Une fenêtre d’opportunité politique

Ce climat complexe rend encore plus difficile l’intervention de l’État français auprès du gouvernement turc pour une libération de l’ex-combattante du PKK, Ebru Friat. Mais à Toulouse, l’avocate de la détenue ne perd pas espoir : « Elle représente la liberté et les valeurs de la France et venait continuer sa vie à Toulouse quand elle a été arrêtée », a-t-elle déclaré.

Ce mardi 28 mars, l’Élysée n’a toujours pas réagi à la lettre de la détenue. En octobre dernier, le maire de Toulouse Jean-Luc Moudenc et la présidente de la région Occitanie Carole Delga avaient lancé l’alerte en adressant une lettre au Ministre des Affaires Étrangères Jean-Marc Ayrault, en vain.

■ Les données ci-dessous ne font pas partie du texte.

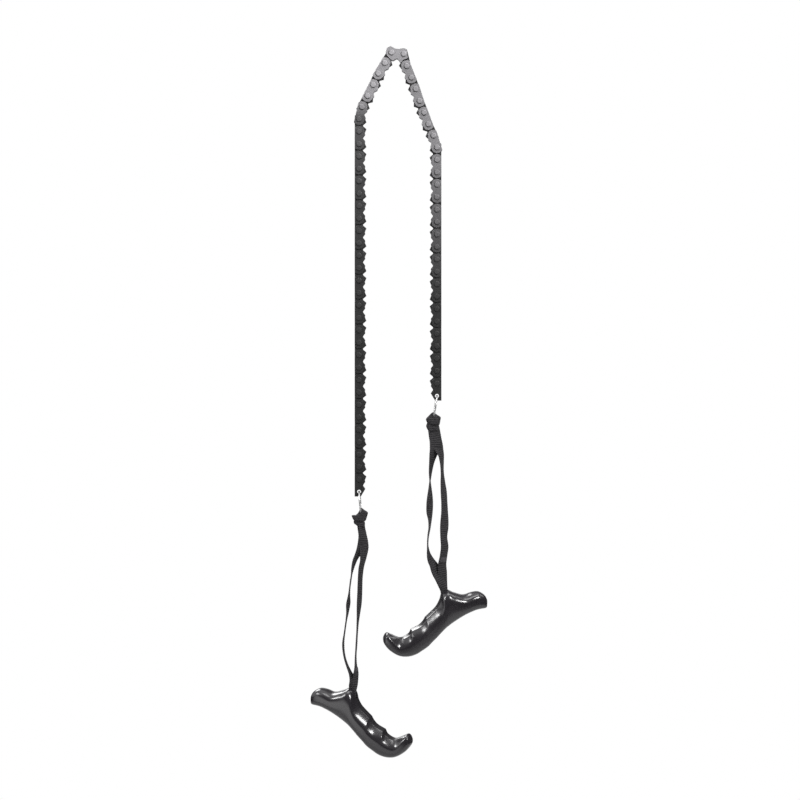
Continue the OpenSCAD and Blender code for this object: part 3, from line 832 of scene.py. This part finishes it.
# Grips: edges of the right one seen from the front, from its upturned tip to its short end, from the inlet
GRIP_TOP = [
    (-53.4, -37.6), (-50.6, -34.6), (-46.4, -36.4), (-38.5, -39.6), (-31.5, -36.6), (-28.9, -32.4),
    (-22, -28.9), (-18.4, -25.4), (-16.3, -21.8), (-12, -17.8), (-6.8, -12.4), (-3.5, -5.9), (-2, 0),
    (2.2, 3.1), (9, 0.4), (17.6, -1.9), (25, 0.2), (31, 0.8), (36.2, -2), (38.6, -6)]
GRIP_BOTTOM = [
    (-54, -40.2), (-53.2, -44.2), (-48.6, -49.6), (-41, -54.2), (-33.3, -55.3), (-25.8, -53.6),
    (-19.6, -49.8), (-14.6, -46.2), (-11, -42.4), (-7, -38.4), (-3, -34), (1, -30.2), (5, -27.2),
    (9.4, -24.2), (14, -21.2), (20, -17.8), (27.5, -14.8), (32.6, -13.8), (36.6, -13.4), (38.4, -12.6)]
# Stations of the top edge: the crests between two finger rests, and the two ends of the fingers' stretch
CRESTS = (5, 8)
FINGERS = (1.4, 11.8)
GRIP_ENDS = 0.32


def spline(points, t, corners=()):
    """Catmull-Rom curve through points at t from 0 to the number of spans; at a corner its slope breaks."""
    p = np.asarray(points, float)
    last = len(p) - 1
    i = np.clip(t.astype(int), 0, last - 1)
    start_slope = (p[i + 1] - p[np.maximum(i - 1, 0)]) / 2
    end_slope = (p[np.minimum(i + 2, last)] - p[i]) / 2
    for c in corners:
        start_slope[i == c] = (p[i + 1] - p[i])[i == c]
        end_slope[i == c - 1] = (p[i + 1] - p[i])[i == c - 1]
    return hermite((t - i)[:, None], p[i], start_slope, p[i + 1], end_slope)


def grip_points():
    """Skin of a grip: at each step along it a rounded box between its top and bottom edges.

    The box is a superellipse: of GRIP_POWER below, and above of SADDLE_POWER at the short arm and of
    FINGER_POWER at the fingers. There its top slants down by FINGER_SLANT to a lip at each flat side. Its
    thickness rises from each end as a sine to GRIP_ENDS. The crests run across the top and end at the lips.
    """
    u = np.linspace(0, 1, 301)
    t = u * (len(GRIP_TOP) - 1)
    crested = spline(GRIP_TOP, t, CRESTS)
    plain = np.array(GRIP_TOP)
    for c in CRESTS:
        plain[c] = (plain[c - 1] + plain[c + 1]) / 2 + (-0.3, 0.3)
    smooth = spline(plain, t)
    bottom = spline(GRIP_BOTTOM, t)
    fingers = eased(np.minimum((t - FINGERS[0]) / 1.6, (FINGERS[1] - t) / 1.4))[:, None]
    angle = circle(128)
    above = SADDLE_POWER + (FINGER_POWER - SADDLE_POWER) * fingers
    power = np.where(np.cos(angle)[None, :] > 0, above, GRIP_POWER)
    rise = bulged(np.cos(angle), 2 / power)
    across = bulged(np.sin(angle), 2 / power)
    fade = eased((0.97 - np.abs(across)) / 0.2)[..., None]
    slant = np.clip((np.abs(across) - 0.4) / 0.55, 0, 1) * fingers * FINGER_SLANT
    down = (bottom - smooth) / np.linalg.norm(bottom - smooth, axis=1, keepdims=True)
    top = smooth[:, None] * (1 - fade) + crested[:, None] * fade + slant[..., None] * down[:, None]
    fill = np.minimum(1, np.sin(math.pi * np.clip(u, 0.004, 0.996)) ** GRIP_ENDS)
    xz = (top + bottom[:, None]) / 2 + rise[..., None] * (top - bottom[:, None]) / 2
    return np.stack([xz[..., 0], fill[:, None] * across * GRIP_THICK / 2, xz[..., 1]], -1)


def at_grip(side, xyz):
    """Moves points from a grip's own inlet to its place: mirrored on the left, tilted, then turned."""
    out = xyz.copy()
    if side == "left":
        out[..., 0] *= -1
    out = turned(turned(out, "x", GRIP_TILT[side]), "z", GRIP_TURN[side])
    foot = along_ring(side, 2 * RING_R)
    return out + np.array([foot[0] + INLET[side][0], 0, foot[1] + INLET[side][1]])


def cutter(side, name, xyz):
    """A closed tool of stacked rings, at a grip's place, that is only used to cut."""
    shape = Shape()
    shape.bar(at_grip(side, xyz))
    return shape.build(name, [GRIP_PLASTIC])


def stadium(half_wide, half_deep):
    """A slot's outline as X and Y: a superellipse with nearly square sides."""
    a, square = circle(40), 0.45
    return np.stack([half_wide * bulged(np.cos(a), square), half_deep * bulged(np.sin(a), square)], -1)


def disc(radius, count):
    """A circle's outline as X and Y."""
    a = circle(count)
    return np.stack([radius * np.cos(a), radius * np.sin(a)], -1)


def rings_of(outline, heights, grow=1.0):
    """An outline repeated at heights, each time scaled by its own factor."""
    return np.stack([np.concatenate([outline * g, np.full((len(outline), 1), float(z))], 1)
                     for z, g in zip(heights, np.broadcast_to(grow, len(heights)))])


def make_grip(side):
    """Moulded grip with the strap's passage and the stopper's seat cut out of it."""
    shape = Shape()
    shape.bar(at_grip(side, grip_points()))
    obj = shape.build(f"grip_{side}_look", [GRIP_PLASTIC], GRIP_SHARP)
    passage = stadium(NECK_WIDE / 2 + PASSAGE_GAP, NECK_THICK / 2 + PASSAGE_GAP)
    seat = disc(STOP_R + PASSAGE_GAP, 48)
    tools = [
        cutter(side, "cut_passage", rings_of(passage, (-2 * SEAT_DEEP, SEAT_DEEP))),
        cutter(side, "cut_seat", rings_of(seat, (-2 * SEAT_DEEP, -SEAT_DEEP + PASSAGE_GAP))),
    ]
    for tool in tools:
        cut = obj.modifiers.new(tool.name, "BOOLEAN")
        cut.operation = "DIFFERENCE"
        cut.object = tool
        cut.solver = "EXACT"
    depsgraph = bpy.context.evaluated_depsgraph_get()
    done = bpy.data.meshes.new_from_object(obj.evaluated_get(depsgraph))
    obj.modifiers.clear()
    obj.data = done
    done.shade_smooth()
    done.set_sharp_from_angle(angle=math.radians(GRIP_SHARP))
    for tool in tools:
        bpy.data.objects.remove(tool)
    stands_for(obj, f"grip_{side}", f"grip_{side}", "grip_plastic")


def make_stopper(side):
    """The webbing's end under the grip: a rolled pad whose rim swells by a sine, on a stem in the passage."""
    v = np.linspace(0, 1, 15)
    rim = 0.86 + 0.14 * np.sin(math.pi * v) ** 0.5
    pad = rings_of(disc(STOP_R, 64), -SEAT_DEEP - STOP_HIGH * v, rim)
    stem_play = 0.1
    stem = rings_of(stadium(NECK_WIDE / 2 - stem_play, NECK_THICK / 2 - stem_play),
                    np.linspace(-SEAT_DEEP - 0.2, -8, 40))
    shape = Shape()
    for xyz in (pad, stem):
        shape.bar(at_grip(side, xyz), xyz[..., ::2])
    obj = shape.build(f"stopper_{side}_look", [WEBBING], 50)
    stands_for(obj, f"grip_{side}", f"stopper_{side}", "webbing")


# Stage, light and camera

# One pixel of the photograph at the chain's plane, and the camera's distance from it
PIXEL = 0.887
CAMERA_AWAY = 1153.0
FRAME_SIDE = 800 * PIXEL
SENSOR = 36.0
VIEW_CENTRE = (2.2, -302.2)
# The floor is a disc that ends below the camera's frame
FLOOR_Z = -1250.0
FLOOR_R = 1850.0


def make_camera():
    """A camera square to the chain's plane, whose frame is the photograph's 800 by 800 at that plane."""
    data = bpy.data.cameras.new("camera")
    data.sensor_fit = "HORIZONTAL"
    data.sensor_width = SENSOR
    data.lens = SENSOR * CAMERA_AWAY / FRAME_SIDE
    data.clip_start = 0.01
    data.clip_end = 50.0
    camera = bpy.data.objects.new("camera", data)
    camera.location = (VIEW_CENTRE[0] * MM, -CAMERA_AWAY * MM, VIEW_CENTRE[1] * MM)
    camera.rotation_euler = (math.radians(90), 0, 0)
    bpy.context.scene.collection.objects.link(camera)
    bpy.context.scene.camera = camera


def area_light(name, place, target, size, power):
    """A soft rectangular light at a place, aimed at a target, in metres and watts, unseen by the camera."""
    data = bpy.data.lights.new(name, "AREA")
    data.shape = "RECTANGLE"
    data.size, data.size_y = size
    data.energy = power
    light = bpy.data.objects.new(name, data)
    light.location = place
    light.rotation_euler = (Vector(target) - Vector(place)).to_track_quat("-Z", "Y").to_euler()
    light.visible_camera = False
    bpy.context.scene.collection.objects.link(light)


def make_floor():
    """A pale matt disc well below the hanging saw, lifted towards white where the camera sees it."""
    material, tree, shader = surface_material("floor_paint", Roughness=0.9)
    shader.inputs["Base Color"].default_value = grey(0.8)
    shader.inputs["Emission Color"].default_value = grey(1.0)
    glow = times(tree, tree.nodes.new("ShaderNodeLightPath").outputs["Is Camera Ray"], 0.45)
    tree.links.new(glow, shader.inputs["Emission Strength"])
    bpy.ops.mesh.primitive_circle_add(vertices=96, radius=FLOOR_R * MM, fill_type="NGON",
                                      location=(0, 0, FLOOR_Z * MM))
    floor = bpy.context.object
    floor.name = "floor"
    floor.data.materials.append(material)


def make_world():
    """A room that lights the saw evenly, white where the camera sees it, and panels where metal mirrors it.

    What is mirrored is white straight behind, a white panel from overhead down to the left, a bright card low
    on the left in front, and a dim room elsewhere, a little lighter upwards.
    """
    world = bpy.data.worlds.new("studio")
    bpy.context.scene.world = world
    world.use_nodes = True
    tree = world.node_tree
    tree.nodes.clear()
    path = tree.nodes.new("ShaderNodeLightPath").outputs
    mirrors = math_node(tree, "MAXIMUM", path["Is Glossy Ray"], path["Is Transmission Ray"])
    seen = math_node(tree, "MAXIMUM", path["Is Camera Ray"], mirrors)
    way = coordinates(tree, "Generated")
    backdrop = ramp(tree, way["Y"], 0.93, 0.98)
    overhead = ramp(tree, plus(tree, way["Z"], times(tree, way["X"], -0.6)), 0.5, 0.8)
    beside = times(tree, ramp(tree, way["Y"], 0.8, 0.55), ramp(tree, way["Y"], -0.6, -0.3))
    low_left = ramp(tree, plus(tree, times(tree, way["X"], -0.6), times(tree, way["Z"], -0.8)), 0.2, 0.55)
    card = times(tree, low_left, ramp(tree, way["Y"], -0.2, -0.5))
    dim = mix_colour(tree, remap(tree, way["Z"], 0.2, 0.8, 0.04, 0.25, smooth=True), grey(0.0), grey(1.0))
    panels = math_node(tree, "MAXIMUM", times(tree, overhead, beside), backdrop)
    mirrored = mix_colour(tree, panels, mix_colour(tree, card, dim, grey(1.6)), grey(1.0))
    shown = mix_colour(tree, path["Is Camera Ray"], mirrored, grey(1.0))
    room = add(tree, "ShaderNodeBackground", {"Color": grey(1.0), "Strength": 0.27})
    white = add(tree, "ShaderNodeBackground", {"Color": shown, "Strength": 1.0})
    mixed = add(tree, "ShaderNodeMixShader", {0: seen, 1: room.outputs[0], 2: white.outputs[0]})
    out = tree.nodes.new("ShaderNodeOutputWorld")
    tree.links.new(mixed.outputs[0], out.inputs["Surface"])


def main():
    """Makes every piece, the stage, the lights and the camera."""
    bpy.context.scene.view_settings.view_transform = "Standard"
    make_camera()
    make_top_link()
    slots = {item["node"]: item["material_slot"] for item in frame["record"]["subparts"]}
    for side in SIDES:
        for k in range(1, SPACINGS[side] // 2 + 1):
            make_link(side, k, slots[f"link_{side}_{k:02d}"])
        make_ring(side)
        make_hitch(side)
        make_leg(side, "a", LEG_A[side], [f"leg_a_{side}", f"neck_{side}"])
        make_leg(side, "b", LEG_B[side], [f"leg_b_{side}"])
        make_patch(side)
        make_stopper(side)
        make_grip(side)
    make_floor()
    make_world()
    area_light("key", (0.9, -1.25, 0.7), (0, 0, -0.3), (0.5, 0.5), 25)
    area_light("rear", (-0.7, 1.4, 0.6), (0, 0, -0.3), (0.8, 0.8), 18)
    area_light("overhead", (0.1, -0.2, 0.8), (0, 0, -0.5), (1.0, 0.5), 6)
    area_light("left_panel", (-0.95, -0.4, 0.2), (0, 0, -0.56), (0.28, 0.28), 5)
    area_light("right_panel", (0.9, 0.3, 0.5), (0, 0, -0.65), (0.5, 0.5), 2)


main()
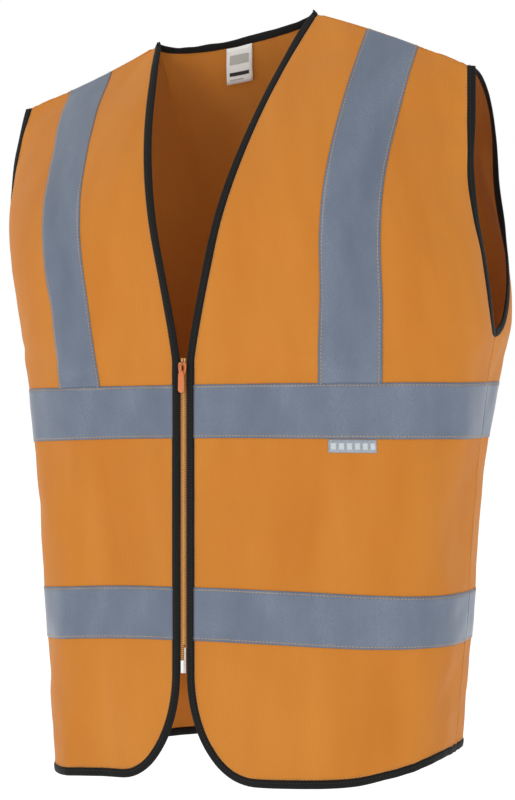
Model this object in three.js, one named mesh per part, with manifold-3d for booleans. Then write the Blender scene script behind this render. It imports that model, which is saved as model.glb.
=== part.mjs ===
// A sleeveless high visibility vest with a front zip, in the shape that it takes when it is worn.
// Millimetres, +Z up, the front faces -Y and the wearer's left is +X. The origin is midway between
// the two points where the shoulder seams meet the neckline.
import * as THREE from 'three';
import { mergeVertices } from 'three/addons/utils/BufferGeometryUtils.js';
import Module from 'manifold-3d';

const wasm = await Module();
wasm.setup();

// Body of the vest: outline seen from the front
const neckHalfWidth = 80;
const shoulderHalfWidth = 243;
const shoulderDrop = 62;
const underarmDepth = 300;
const hemDepth = 722;
const backHemRise = 12;
const topHalfWidth = 248;
const chestHalfWidth = 242;
const hemHalfWidth = 205;
const backNeckDrop = 7;
const neckPointDepth = 326;
const neckFlare = 1.15;

// How the vest hangs: it leans up to the left, its neck most, its sides hang low and stand off to the left
const leanAtShoulders = 0.035;
const leanBelow = 0.02;
const neckTwist = 8;
const sideDip = 8;
const swayAtShoulders = 6;
const swayBelow = 27;
const swayStart = 150;
const dipStart = 250;
const dipFull = 550;
const leftHemRise = 30;
const hemRiseStart = 560;

// Body of the vest: front to back
const frontDepth = 114;
const frontCrown = 220;
const backChestDepth = 110;
const backHemDepth = 94;
const waistDepth = 420;
const backCrownAtNeck = 200;
const backCrownAtTip = 65;
const frontSquareness = 3;
const backChestSquareness = 4;
const backHemSquareness = 2.8;
const foldDepth = 9;
const foldCentre = 66;
const foldWidth = 46;

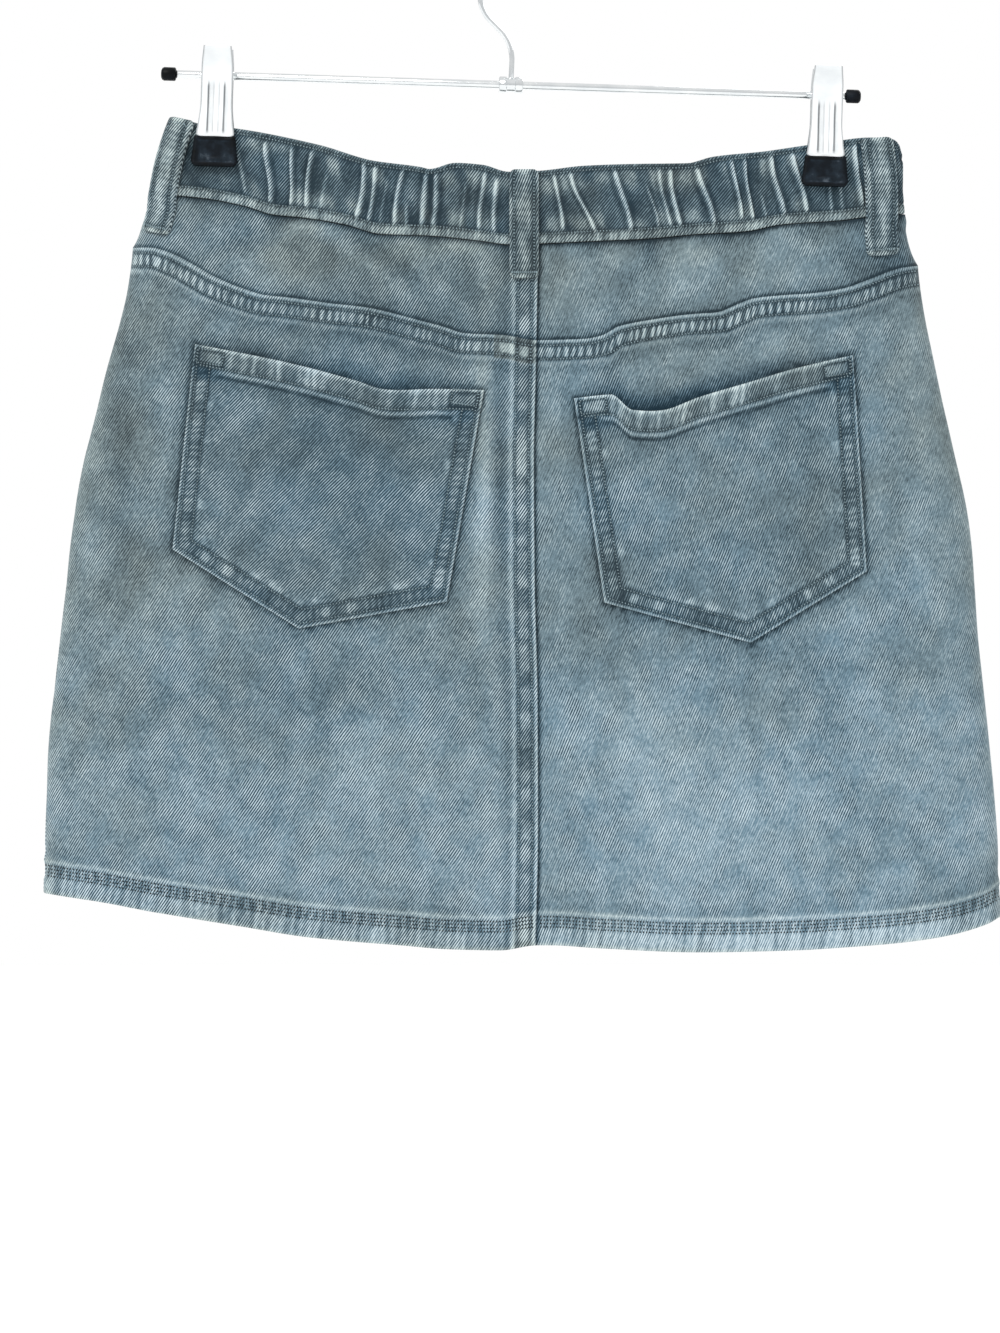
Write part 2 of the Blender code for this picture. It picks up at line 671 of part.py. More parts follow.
def garment():
    back_waistband()
    front_waistband()
    panels()
    for side in POCKETS:
        pocket(side)
    for name in LOOPS:
        belt_loop(name)
    for face in (BACK, FRONT):
        for side in ("left", "right"):
            shorts_panel(face, side)


clear_scene()
garment()
hanger()
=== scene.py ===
"""A denim skort hung from a clip hanger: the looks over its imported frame.

The garment's cloth is a family of nested tubes round the hanger's middle plane. A point of it is given
by its face (back or front), its X and Z as seen face on, and how far `out` it lies from the back
waistband's outer face. Sizes in the tables are millimetres, the scene is in metres with +Z up, and the
origin is the inside top of the hook. Left means towards -X.
"""

import math

import bmesh
import bpy
import numpy as np
from bpy.props import FloatProperty, FloatVectorProperty, PointerProperty
from mathutils import Matrix, Vector


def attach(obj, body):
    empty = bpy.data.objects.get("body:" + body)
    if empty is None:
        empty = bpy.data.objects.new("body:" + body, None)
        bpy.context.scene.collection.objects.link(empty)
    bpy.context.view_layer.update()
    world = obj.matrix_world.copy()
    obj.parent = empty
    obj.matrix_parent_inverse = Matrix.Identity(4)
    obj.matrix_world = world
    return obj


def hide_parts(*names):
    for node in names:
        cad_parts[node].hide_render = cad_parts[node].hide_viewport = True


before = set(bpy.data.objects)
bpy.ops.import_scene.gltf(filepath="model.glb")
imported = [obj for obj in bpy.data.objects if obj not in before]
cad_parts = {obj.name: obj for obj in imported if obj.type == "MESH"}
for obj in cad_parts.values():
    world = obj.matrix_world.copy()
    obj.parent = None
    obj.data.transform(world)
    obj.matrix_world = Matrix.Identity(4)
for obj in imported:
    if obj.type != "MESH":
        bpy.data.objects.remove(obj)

bl_info = {
    "name": "Denim skort on a clip hanger",
    "version": (1, 0, 0),
    "blender": (4, 5, 0),
    "location": "View3D > Sidebar > Skort",
    "description": "Sews, stitches and hangs the skort, piece by piece",
    "category": "Add Mesh",
}

MM = 0.001
GAP = 0.3
BACK, FRONT = -1, 1
LEFT, RIGHT = -1, 1
SIDES = {"left": LEFT, "right": RIGHT}
FACES = {"back": BACK, "front": FRONT}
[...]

Vendredi 24 mars, Agnès Casero a lancé une cagnotte Leetchi à la suite d’une réunion d’information sur la situation d’Ebru Firat. Un appel au don qui sera utilisé pour couvrir les frais de défense et améliorer les conditions de détention de la jeune Toulousaine. L’avocate compte sur la liberté que confère à François Hollande le fait de ne pas se représenter : l’affaire gagnera a être traitée avant l’élection du futur président français.